Gokil ya, tapi musiknya benar-benar memacu adrenalin dan jiwa-jiwa rocker yang
mendengarnya, terutama kaum hawa yang terpesona dengan vokal rock sang vokalis
band itu. Tak kalah hebohnya lagi, Om Adek dikabarkan menikah dengan vokalis
grup bandnya sendiri. Tante Ririn namanya. Setelah itu, hampir beberapa tahun
aku tidak mendengar kabar mereka berdua lagi. Mungkin mereka sibuk mengolah
musik, membuat album baru, booming di Hard Rock Cafe, mengikuti jadwal
konser yang kian padat, atau sibuk memberikan tanda-tangan kepada fans Blue
Band yang berjubel di depan mereka, atau juga mereka sedang berbulan madu dan
liburan keliling Indonesia. Senangnya menjadi pemain band yang profesional
seperti Om Adek.
Aku tidak tahu mengapa aku begitu menyukai
drum. Padahal aku tidak pernah sedikitpun mempelajarinya secara mendalam, baik
otodidak maupun diajarkan oleh orang lain.

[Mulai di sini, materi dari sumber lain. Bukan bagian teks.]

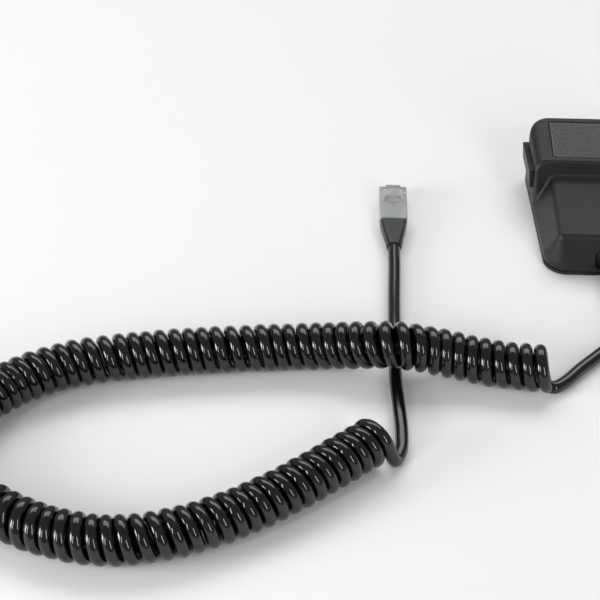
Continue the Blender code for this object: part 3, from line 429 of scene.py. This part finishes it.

Pada awalnya, dari kecil aku hanya
tekun bermain keyboard dan dibimbing oleh ayahku. Saat SMA, permainan
keyboardku mulai berkembang dengan mengenal sebutan-sebutan chord, metronome, dan harmony. Namun, hal tersebut
tidak berkembang maksimal karena aku mulai dekat dengan drum ketika SMA. Ya,
ketika suatu hari sekolah kami diberikan bantuan berupa alat musik
lengkap—gitar, bass, mixing, drum, dan keyboard—oleh organisasi palang merah
Swiss. Walaupun tidak terlalu bagus, namun alat musik itu mengasah kemampuan
dan bakat terpendam kami semua sehingga diam-diam akupun mulai beranjak ke
dunia musik, mendalami drum tanpa seorang pun yang mengajariku alias otodidak,
dan tampil bersama dengan teman-teman yang lain dalam sebuah ajang parade band
di Meulaboh. Sungguh suatu kebanggaan dan proses pembelajaran yang baik dalam
hidupku. Drum itu telah menjadi inspirasi bagiku. Bagiku dia adalah 29
Februari. Bukan Pearl, Tama, DW, Sabian, Sonor, atau Ludwig. Dialah 0229 Drum.
Semuanya berawal dari dua puluh sembilan
Februari. Dari sekian puluh tahun yang kulalui hingga sekarang, dua puluh
sembilan Februari menyimpan berbagai kenangan manis dan pahit yang berpadu
dalam setiap jalan yang kutapaki. Dua puluh sembilan Februari itu menggoreskan
berbait-bait puisi cinta, tawa canda, perjuangan, luka dan kesedihan. Nanti
akan kuceritakan kepadamu tentang bait-bait puisi itu.